Агрессия у других видов. Если агрессия, подобно голоду, действительно является органической потребностью, то от других видов млекопитающих следует ожидать проявления агрессивных схем, сходных с нашими. С течением лет появлялись разные данные по этому вопросу. В 60-х годах в ранних работах по этологии предполагалось, что основное различие между человеком и другими видами состоит в том, что у животных развились механизмы контроля за их агрессивными инстинктами, а у человека — нет (см. напр.: Ardrey, 1966; Lorenz, 1966). Последующие работы 70-х и 80-х годов, однако, показали, что животные могут быть не менее агрессивны, чем мы. Было показано, что случаи убийств, изнасилований и уничтожения детенышей среди животных встречаются гораздо чаще, чем полагали в 60-х годах. Один из видов убийств связан с пограничными войнами между шимпанзе (Goodall, 1978). В одном хорошо документированном случае в национальном парке Гомби Стрим в Танзании банда из 5 самцов шимпанзе охраняла свою территорию от всякого постороннего забредшего туда самца.
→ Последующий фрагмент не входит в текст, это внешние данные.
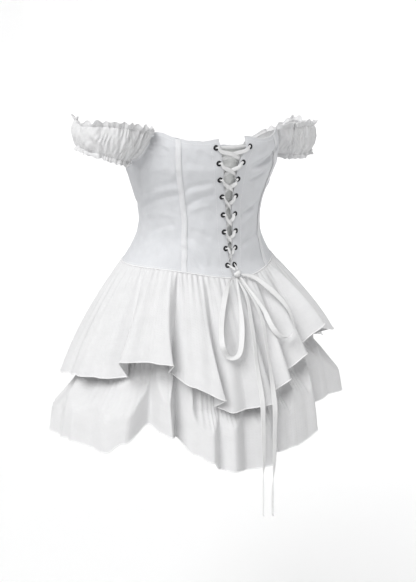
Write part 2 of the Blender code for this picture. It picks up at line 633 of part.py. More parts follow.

Если эта банда встречала группу из двух и более самцов, то их реакция была резкой, но не смертельной; однако если им попадался только один незваный гость, то один член банды держал его за руку, другой за ногу, а третий забивал его до смерти. Или пара членов банды тащила вторгшегося по камням, пока он не умирал. В другой пограничной войне шимпанзе, наблюдавшейся в 70-х годах, племя примерно из 15 шимпанзе уничтожило соседнюю группу, методично убивая ее членов по одному самцу. Кроме того, по крайней мере у приматов, самки участвуют в агрессивных актах столько же, сколько самцы, хотя их столкновения менее смертельны, поскольку зубы у них короче и не такие острые (Smuts, 1986).